Description of the task: Quote exactly the lines from the line containing "Continue the build123d" to the line containing "outer_spout, spout_liner = make_spout_tubes()", both lines included, please, and nothing more.

* BEGIN Data supplied *

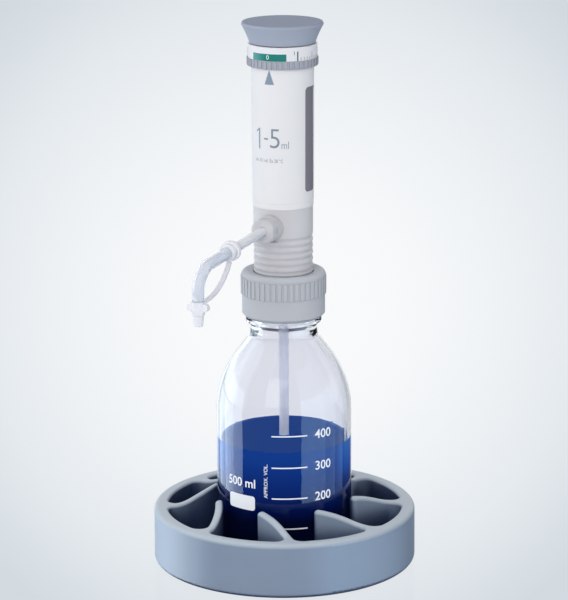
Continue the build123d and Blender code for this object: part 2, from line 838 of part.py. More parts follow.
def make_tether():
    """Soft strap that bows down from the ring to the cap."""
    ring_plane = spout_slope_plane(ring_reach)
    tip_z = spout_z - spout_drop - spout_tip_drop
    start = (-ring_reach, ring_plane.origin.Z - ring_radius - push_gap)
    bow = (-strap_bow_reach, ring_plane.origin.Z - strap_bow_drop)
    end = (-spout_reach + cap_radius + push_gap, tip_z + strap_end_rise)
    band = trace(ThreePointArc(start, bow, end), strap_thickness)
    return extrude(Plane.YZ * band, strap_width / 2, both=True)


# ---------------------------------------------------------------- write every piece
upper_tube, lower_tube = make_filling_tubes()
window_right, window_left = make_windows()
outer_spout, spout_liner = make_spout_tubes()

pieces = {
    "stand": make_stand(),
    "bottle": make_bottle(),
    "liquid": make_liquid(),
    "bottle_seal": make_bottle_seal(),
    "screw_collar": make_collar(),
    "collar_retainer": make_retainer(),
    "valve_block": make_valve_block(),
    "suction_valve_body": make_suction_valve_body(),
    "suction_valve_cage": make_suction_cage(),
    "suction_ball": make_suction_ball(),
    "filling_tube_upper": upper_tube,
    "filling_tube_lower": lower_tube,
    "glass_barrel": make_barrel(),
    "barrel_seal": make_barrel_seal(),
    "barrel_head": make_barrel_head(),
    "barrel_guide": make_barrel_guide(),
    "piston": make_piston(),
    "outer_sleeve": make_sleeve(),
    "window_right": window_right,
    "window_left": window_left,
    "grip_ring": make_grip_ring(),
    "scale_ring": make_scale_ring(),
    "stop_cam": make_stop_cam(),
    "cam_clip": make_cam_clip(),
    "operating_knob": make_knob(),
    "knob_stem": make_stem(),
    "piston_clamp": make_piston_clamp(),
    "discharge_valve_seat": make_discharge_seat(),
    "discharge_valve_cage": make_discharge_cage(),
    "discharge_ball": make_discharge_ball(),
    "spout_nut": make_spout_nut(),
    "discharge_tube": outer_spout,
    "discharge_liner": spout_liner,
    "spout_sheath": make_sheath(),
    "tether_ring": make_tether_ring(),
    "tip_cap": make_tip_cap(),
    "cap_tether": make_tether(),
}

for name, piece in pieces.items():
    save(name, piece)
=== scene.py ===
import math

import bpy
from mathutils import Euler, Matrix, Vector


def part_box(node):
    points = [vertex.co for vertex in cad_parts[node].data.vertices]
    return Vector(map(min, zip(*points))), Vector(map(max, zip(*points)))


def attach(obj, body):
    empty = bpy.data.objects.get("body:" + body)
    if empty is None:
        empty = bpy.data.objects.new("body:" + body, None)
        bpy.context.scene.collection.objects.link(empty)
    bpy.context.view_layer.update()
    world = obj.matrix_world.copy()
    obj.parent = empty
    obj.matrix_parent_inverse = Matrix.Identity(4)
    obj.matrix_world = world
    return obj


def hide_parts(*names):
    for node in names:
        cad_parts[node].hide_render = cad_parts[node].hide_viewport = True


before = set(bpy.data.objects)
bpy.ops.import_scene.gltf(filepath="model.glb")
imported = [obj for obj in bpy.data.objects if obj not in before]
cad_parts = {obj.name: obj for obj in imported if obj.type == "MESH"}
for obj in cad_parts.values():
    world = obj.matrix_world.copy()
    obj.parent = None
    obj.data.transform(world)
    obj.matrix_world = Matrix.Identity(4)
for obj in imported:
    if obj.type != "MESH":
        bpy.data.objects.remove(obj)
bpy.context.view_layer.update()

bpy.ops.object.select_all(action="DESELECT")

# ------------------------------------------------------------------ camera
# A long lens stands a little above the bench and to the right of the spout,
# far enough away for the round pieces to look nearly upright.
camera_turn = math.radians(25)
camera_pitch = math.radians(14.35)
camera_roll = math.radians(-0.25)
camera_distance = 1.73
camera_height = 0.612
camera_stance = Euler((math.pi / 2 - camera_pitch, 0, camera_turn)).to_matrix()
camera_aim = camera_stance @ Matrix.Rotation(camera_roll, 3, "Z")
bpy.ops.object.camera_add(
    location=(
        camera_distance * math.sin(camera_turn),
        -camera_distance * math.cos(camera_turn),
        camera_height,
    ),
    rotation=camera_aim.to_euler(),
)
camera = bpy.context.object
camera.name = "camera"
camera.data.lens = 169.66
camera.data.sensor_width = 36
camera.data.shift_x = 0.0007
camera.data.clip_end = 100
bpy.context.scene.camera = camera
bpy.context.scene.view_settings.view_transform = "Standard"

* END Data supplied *
* BEGIN Data supplied *

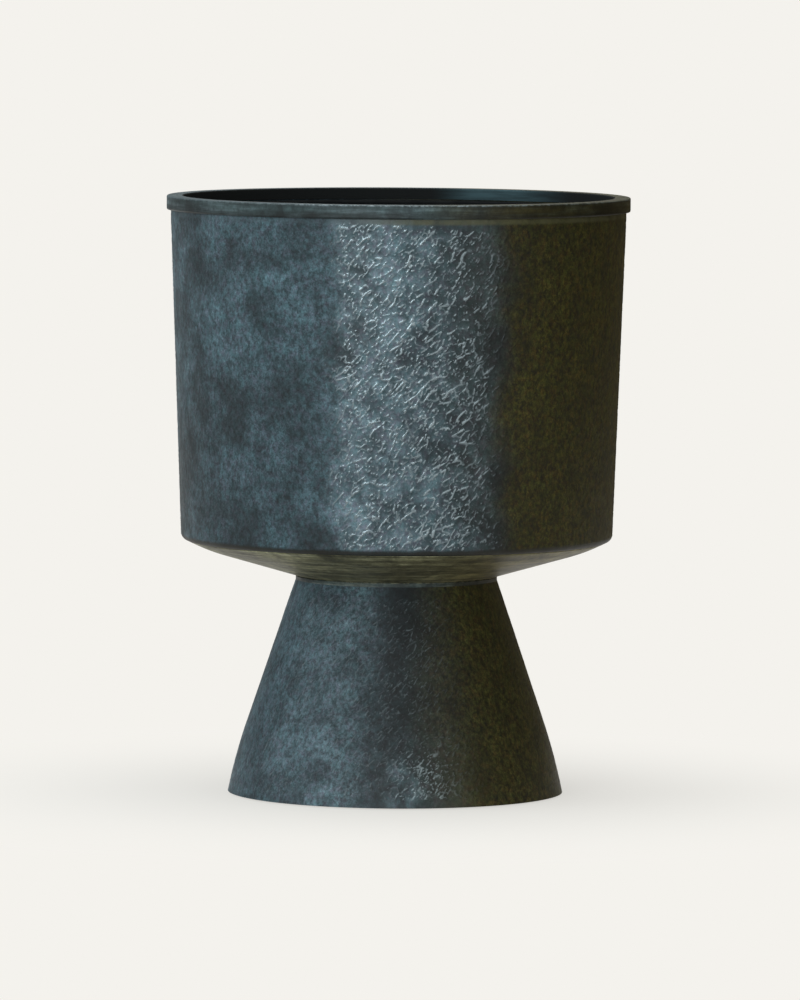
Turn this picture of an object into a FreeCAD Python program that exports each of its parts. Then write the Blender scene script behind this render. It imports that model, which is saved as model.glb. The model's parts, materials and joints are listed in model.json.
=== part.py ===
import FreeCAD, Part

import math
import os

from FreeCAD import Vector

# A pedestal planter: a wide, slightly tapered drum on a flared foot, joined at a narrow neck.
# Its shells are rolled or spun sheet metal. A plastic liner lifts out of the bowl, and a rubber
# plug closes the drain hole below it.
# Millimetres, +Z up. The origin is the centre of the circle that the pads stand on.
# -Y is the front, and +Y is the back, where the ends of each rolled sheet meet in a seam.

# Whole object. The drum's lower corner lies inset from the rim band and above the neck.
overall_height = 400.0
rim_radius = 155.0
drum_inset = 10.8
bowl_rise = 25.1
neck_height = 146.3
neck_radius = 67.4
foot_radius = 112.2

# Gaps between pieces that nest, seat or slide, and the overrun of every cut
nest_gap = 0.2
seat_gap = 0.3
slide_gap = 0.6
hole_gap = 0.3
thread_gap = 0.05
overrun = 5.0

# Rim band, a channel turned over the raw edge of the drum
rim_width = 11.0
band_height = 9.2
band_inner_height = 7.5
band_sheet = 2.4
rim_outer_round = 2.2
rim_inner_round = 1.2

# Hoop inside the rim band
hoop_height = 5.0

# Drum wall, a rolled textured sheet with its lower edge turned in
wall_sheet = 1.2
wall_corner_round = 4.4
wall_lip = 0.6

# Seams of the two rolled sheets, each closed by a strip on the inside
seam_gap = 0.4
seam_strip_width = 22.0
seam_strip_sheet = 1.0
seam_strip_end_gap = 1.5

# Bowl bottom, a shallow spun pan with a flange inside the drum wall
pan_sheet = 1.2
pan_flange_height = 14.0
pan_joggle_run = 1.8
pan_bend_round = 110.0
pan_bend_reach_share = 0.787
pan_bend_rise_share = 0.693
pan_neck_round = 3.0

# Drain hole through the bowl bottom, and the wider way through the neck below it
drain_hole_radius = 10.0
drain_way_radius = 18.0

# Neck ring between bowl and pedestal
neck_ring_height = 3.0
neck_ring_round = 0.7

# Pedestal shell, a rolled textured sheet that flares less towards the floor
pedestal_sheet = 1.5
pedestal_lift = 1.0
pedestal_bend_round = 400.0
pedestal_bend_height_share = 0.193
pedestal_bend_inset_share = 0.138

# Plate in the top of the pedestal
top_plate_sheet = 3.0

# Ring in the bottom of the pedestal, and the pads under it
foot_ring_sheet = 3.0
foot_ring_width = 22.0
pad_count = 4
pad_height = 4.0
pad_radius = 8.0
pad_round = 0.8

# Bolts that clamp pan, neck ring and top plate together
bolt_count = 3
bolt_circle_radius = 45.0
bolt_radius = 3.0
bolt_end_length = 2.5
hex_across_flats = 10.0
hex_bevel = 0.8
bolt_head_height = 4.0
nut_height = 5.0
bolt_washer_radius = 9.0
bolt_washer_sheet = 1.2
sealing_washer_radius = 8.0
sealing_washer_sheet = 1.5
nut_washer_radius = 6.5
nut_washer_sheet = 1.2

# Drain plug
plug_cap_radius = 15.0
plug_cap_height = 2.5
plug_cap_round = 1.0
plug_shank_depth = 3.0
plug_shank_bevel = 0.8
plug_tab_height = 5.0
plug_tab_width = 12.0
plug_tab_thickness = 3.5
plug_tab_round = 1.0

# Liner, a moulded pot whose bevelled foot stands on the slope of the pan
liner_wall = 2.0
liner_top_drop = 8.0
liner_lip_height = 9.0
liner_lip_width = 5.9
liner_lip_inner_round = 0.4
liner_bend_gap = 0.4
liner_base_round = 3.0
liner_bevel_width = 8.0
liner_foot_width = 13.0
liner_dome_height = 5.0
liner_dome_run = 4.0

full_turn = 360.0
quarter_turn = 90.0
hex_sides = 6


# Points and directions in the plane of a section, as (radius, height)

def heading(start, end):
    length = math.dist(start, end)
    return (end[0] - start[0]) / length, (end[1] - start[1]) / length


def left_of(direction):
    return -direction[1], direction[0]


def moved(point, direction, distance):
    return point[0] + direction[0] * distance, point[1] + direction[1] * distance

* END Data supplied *

Completed task:
Continue the build123d and Blender code for this object: part 2, from line 838 of part.py. More parts follow.
def make_tether():
    """Soft strap that bows down from the ring to the cap."""
    ring_plane = spout_slope_plane(ring_reach)
    tip_z = spout_z - spout_drop - spout_tip_drop
    start = (-ring_reach, ring_plane.origin.Z - ring_radius - push_gap)
    bow = (-strap_bow_reach, ring_plane.origin.Z - strap_bow_drop)
    end = (-spout_reach + cap_radius + push_gap, tip_z + strap_end_rise)
    band = trace(ThreePointArc(start, bow, end), strap_thickness)
    return extrude(Plane.YZ * band, strap_width / 2, both=True)


# ---------------------------------------------------------------- write every piece
upper_tube, lower_tube = make_filling_tubes()
window_right, window_left = make_windows()
outer_spout, spout_liner = make_spout_tubes()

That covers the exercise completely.